Jonathan Skinner (pg. 18) also finds “successful aging” to be a matter of social reshaping of time, space, and the body, although the ecologies being examined his case are the dance floors of Blackpool, Belfast, and Sacramento. Like Dalstrom, Skinner also finds leisure to be linked to both health and sociality, but through his keen attention to dance as a form of embodiment, Skinner also makes important observations about the ways dancers experience a comforting sense of reminiscence and nostalgia through their “in-tense” movements.

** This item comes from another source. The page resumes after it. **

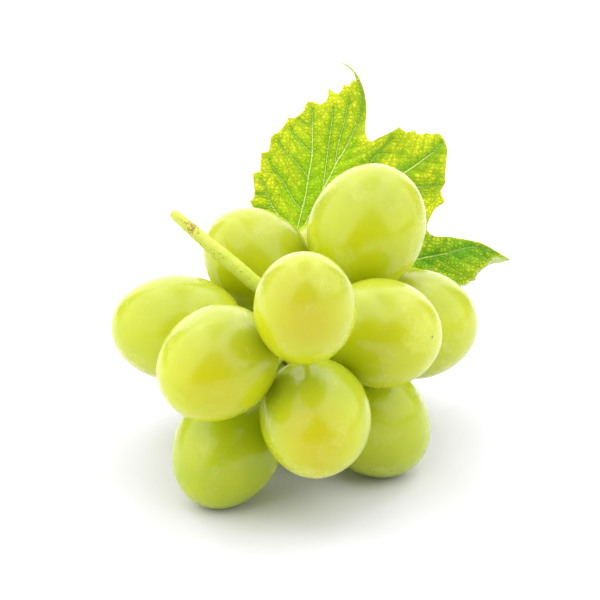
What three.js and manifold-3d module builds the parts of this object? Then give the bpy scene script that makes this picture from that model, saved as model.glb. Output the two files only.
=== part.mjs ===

The first Portfolio (issue 33.4) received an overwhelmingly positive response from our readers, and the featured portfolio for issue 34.1 presents yet another unique and engaging set of works. I first encountered Artist Mik Godley’s portraits of older artists (pg.30) when I came across François Matarasso’s book Winter Fires: Art and Agency in Old AgeIn the accompanying text, Mik and François describe the development of their collaborative project, making it clear that the art is not simply widow-dressing for this book, but part of a cohesive visual ethnography on creativity, meaning, and the life course.

As Editor-in-Chief of AAQ, I would like to again welcome Jonathan Skinner as Associate Editor and Joann Kovacich as the new Book Reviews Editor beginning with issue 2. I am very excited to be working with both of you.

Finally, thank-you to Sherri Briller for her many years of dedication and service as book reviews editor for AAQ. My first AAQ book review (and academic publication) was edited by Sherri, and so from personal experience, I can attest that her impact on this journal and AAGE will not be forgotten!